Diários em Contos e Romances

26/12/2021

Domingo de madrugada, 05h:05

– “… Flaubert. Blé.” Em seu “Romance Luminoso”, Mário Levrero escreveu, às pgs.78:

“Amigo leitor: não pense em entrelaçar sua vida com literatura. Ou melhor, sim: você sofrerá, mas dará algo de si mesmo, que definitivamente é a única coisa que importa. Não me interesso pelos autores que citam trabalhosamente seus romanções de quatrocentas páginas a partir de fichas e de uma imaginação disciplinada; só transmitem uma informação vazia, triste, deprimente. E mentirosa, sob este disfarce do naturalismo. Como o famoso Flaubert. Blé. Levrero escreveu também, no mesmo romance, às pgs.133, que “estou escrevendo outra vez a mão, testando uma caneta Rotring que Chl me deu de presente”. (Chl é sua namorada).

Isso foi o que li, em meu sofá, onze horas da noite, percebendo que podem coexistir diários em contos e romances. Antes disso, às nove, ao voltar para casa peguei um taxi na Avenida Rebouças no sentido Paulista – Avenida Faria Lima. Olhava pela janela observando de um lado, o Jardim Europa estritamente residencial e do outro lado – o direito –  com o desfile neoliberal especulativo da recente paisagem de Pinheiros, incorporada com edifícios comerciais de grande metragem construída para locação. As janelas dos edifícios vizinhos e residenciais, também enfileirados pareciam emitir um tipo de luz que chamava minha atenção. Senti algo familiar enterrado, mas bem vivo: engoli o vento pela máscara, novamente capaz de nomear uma experiência verdadeira.

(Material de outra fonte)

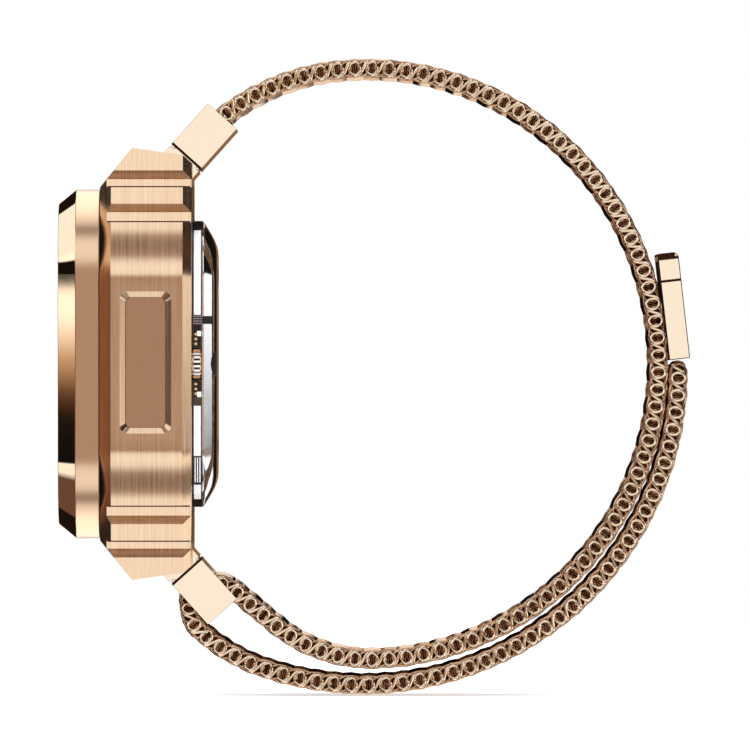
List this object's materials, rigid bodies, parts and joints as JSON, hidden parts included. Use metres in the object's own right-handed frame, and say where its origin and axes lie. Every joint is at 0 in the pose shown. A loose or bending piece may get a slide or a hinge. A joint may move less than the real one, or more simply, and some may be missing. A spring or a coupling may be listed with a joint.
{
  "type": "smartwatch",
  "caption": "Rounded square smartwatch in a rugged metal case with a side key and thumb wheel, on a metal mesh loop band with a folding buckle and a magnetic clasp.",
  "frame": {"origin": "centre of the flat window on the back of the watch, on its outer face", "axes": "+Z towards 12 o'clock, -Y out of the display, +Y towards the wrist, +X towards the side key at 3 o'clock"},
  "size_m": [0.044, 0.0785, 0.0789],
  "materials": {
    "rose_satin": "bead blasted rose gold plating",
    "rose_brushed": "brushed rose gold plating",
    "rose_blasted": "bead blasted rose gold plating",
    "rose_polished": "finely satined rose gold plating",
    "mesh_wire": "polished rose gold wire",
    "rail_metal": "satin copper tone",
    "copper": "satin copper",
    "steel": "satin",
    "polished_steel": "mirror polished",
    "tub_aluminium": "satin",
    "rubber": "matte",
    "display_glass": "polished black",
    "window_glass": "polished black",
    "black_plastic": "matte",
    "circuit_board": "solder mask",
    "white_plastic": "gloss",
    "battery_foil": "foil",
    "tungsten": "satin",
    "gold_pins": "polished",
    "led_lens": "clear lens",
    "ferrite": "matte",
    "magnet": "nickel plated"
  },
  "bodies": {
    "case": {"bezel": "rose_satin", "mid_case": "rose_brushed", "bezel_gasket": "rubber", "case_gasket": "rubber", "side_blank": "rose_blasted", "case_screws": "steel", "display_glass": "display_glass", "display_panel": "black_plastic", "display_frame": "steel", "display_flex": "copper", "core_chassis": "tub_aluminium", "main_board": "circuit_board", "board_chips": "black_plastic", "battery": "battery_foil", "haptic_case": "steel", "haptic_springs": "copper", "speaker_unit": "black_plastic", "microphone": "steel", "antenna_frame": "white_plastic", "core_rail": "rail_metal", "rail_inserts": "white_plastic", "contact_blocks": "black_plastic", "contact_pins": "gold_pins", "crown_sensor": "black_plastic", "crown_spring": "steel", "side_key_seals": "rubber", "side_key_switch": "black_plastic", "side_key_springs": "steel", "back_shell": "polished_steel", "sensor_window": "window_glass", "sensor_board": "circuit_board", "sensor_leds": "led_lens", "charge_coil": "copper", "ferrite_disc": "ferrite", "core_gasket": "rubber", "lug_bar_top": "steel", "lug_bar_bottom": "steel"},
    "crown_slider": {"crown_carrier": "steel"},
    "crown": {"crown_wheel": "rose_polished", "crown_rings": "copper"},
    "key": {"side_key": "rose_blasted"},
    "haptic": {"haptic_mass": "tungsten"},
    "strap_main": {"buckle_frame": "rose_polished", "buckle_bar": "rose_polished", "mesh_main": "mesh_wire", "mesh_fold": "mesh_wire", "mesh_tail_root": "mesh_wire"},
    "strap_4": {"mesh_4": "mesh_wire"},
    "strap_3": {"mesh_3": "mesh_wire"},
    "strap_2": {"mesh_2": "mesh_wire"},
    "strap_1": {"mesh_1": "mesh_wire", "end_link": "rose_polished"},
    "tail_1": {"tail_1": "mesh_wire"},
    "tail_2": {"tail_2": "mesh_wire"},
    "tail_3": {"tail_3": "mesh_wire"},
    "tail_4": {"tail_4": "mesh_wire"},
    "clasp": {"clasp_shell": "rose_polished", "clasp_magnet": "magnet", "clasp_liner": "rubber"}
  },
  "joints": [
    {"name": "lower_lug_pivot", "type": "hinge", "parent": "case", "child": "strap_main", "pos_m": [0, -0.005, -0.0244], "axis": [1, 0, 0], "range_deg": [-3, 3]},
    {"name": "strap_flex_4", "type": "hinge", "parent": "strap_main", "child": "strap_4", "pos_m": [0, 0.04823, 0.02127], "axis": [1, 0, 0], "range_deg": [-7.67, 7.67]},
    {"name": "strap_flex_3", "type": "hinge", "parent": "strap_4", "child": "strap_3", "pos_m": [0, 0.03824, 0.03096], "axis": [1, 0, 0], "range_deg": [-5.52, 5.52]},
    {"name": "strap_flex_2", "type": "hinge", "parent": "strap_3", "child": "strap_2", "pos_m": [0, 0.02533, 0.03614], "axis": [1, 0, 0], "range_deg": [-3.38, 3.38]},
    {"name": "strap_flex_1", "type": "hinge", "parent": "strap_2", "child": "strap_1", "pos_m": [0, 0.01143, 0.03597], "axis": [1, 0, 0], "range_deg": [-4.53, 4.53]},
    {"name": "tail_peel", "type": "hinge", "parent": "strap_main", "child": "tail_1", "pos_m": [0, 0.01627, -0.04098], "axis": [-1, 0, 0], "range_deg": [0, 15]},
    {"name": "tail_peel_2", "type": "hinge", "parent": "tail_1", "child": "tail_2", "pos_m": [0, 0.03241, -0.03847], "axis": [-1, 0, 0], "range_deg": [-0.2, 15.2]},
    {"name": "tail_peel_3", "type": "hinge", "parent": "tail_2", "child": "tail_3", "pos_m": [0, 0.04622, -0.02976], "axis": [-1, 0, 0], "range_deg": [-0.2, 15.2]},
    {"name": "tail_peel_4", "type": "hinge", "parent": "tail_3", "child": "tail_4", "pos_m": [0, 0.05541, -0.01625], "axis": [-1, 0, 0], "range_deg": [-0.2, 15.2]},
    {"name": "clasp_lift", "type": "hinge", "parent": "tail_4", "child": "clasp", "pos_m": [0, 0.05855, 0.00026], "axis": [-1, 0, 0], "range_deg": [0, 40]},
    {"name": "crown_push", "type": "slide", "parent": "case", "child": "crown_slider", "axis": [-1, 0, 0], "range_m": [0, 0.0003], "stiffness_N_per_m": 800, "springref_m": -0.001},
    {"name": "crown_spin", "type": "hinge", "parent": "crown_slider", "child": "crown", "pos_m": [0.0143, -0.0024, 0], "axis": [0, 1, 0], "continuous": true},
    {"name": "side_key_press", "type": "slide", "parent": "case", "child": "key", "axis": [-1, 0, 0], "range_m": [0, 0.0005], "stiffness_N_per_m": 1500, "springref_m": -0.001},
    {"name": "haptic_slide", "type": "slide", "parent": "case", "child": "haptic", "axis": [1, 0, 0], "range_m": [-0.0005, 0.0005], "stiffness_N_per_m": 600}
  ],
  "couplings": [
    {"joint": "strap_flex_4", "follows": "lower_lug_pivot", "ratio": -2.489},
    {"joint": "strap_flex_3", "follows": "lower_lug_pivot", "ratio": 1.772},
    {"joint": "strap_flex_2", "follows": "lower_lug_pivot", "ratio": 1.059},
    {"joint": "strap_flex_1", "follows": "lower_lug_pivot", "ratio": 1.4425},
    {"joint": "tail_peel_2", "follows": "tail_peel", "ratio": 1},
    {"joint": "tail_peel_3", "follows": "tail_peel", "ratio": 1},
    {"joint": "tail_peel_4", "follows": "tail_peel", "ratio": 1}
  ]
}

Aprisionadas no passado junto do vento e da chuva (com o som do mar), a poeira e as vozes da infância daquela praia eram as luzes que insuflavam desejo em meu coração. Deslizando por aquelas luzes, catártico, lembrei que li nos diários de meus escritores favoritos que há múltiplos rios, caminhos e veredas para bem contornar problemas e descobrir possíveis margens ou saídas, sem jamais eliminar todas as dúvidas. Depois, sozinho, na sala cujos tacos do corredor refletiam as luzes de poucas velas provenientes dos quartos de meu filho e de minha mulher, reli o que Silvia Plath escreveu em seu diário, no dia 22/05/1958 (uma quinta feira) – entre outras coisas:

“Meu romance dificilmente terminará em amor & casamento: será uma história, como as de James, de trabalhadores e trabalho, de exploradores e explorados: de vaidade em crueldade: com um amplo repertório de mentiras e abuso num mundo lindo que apodreceu.”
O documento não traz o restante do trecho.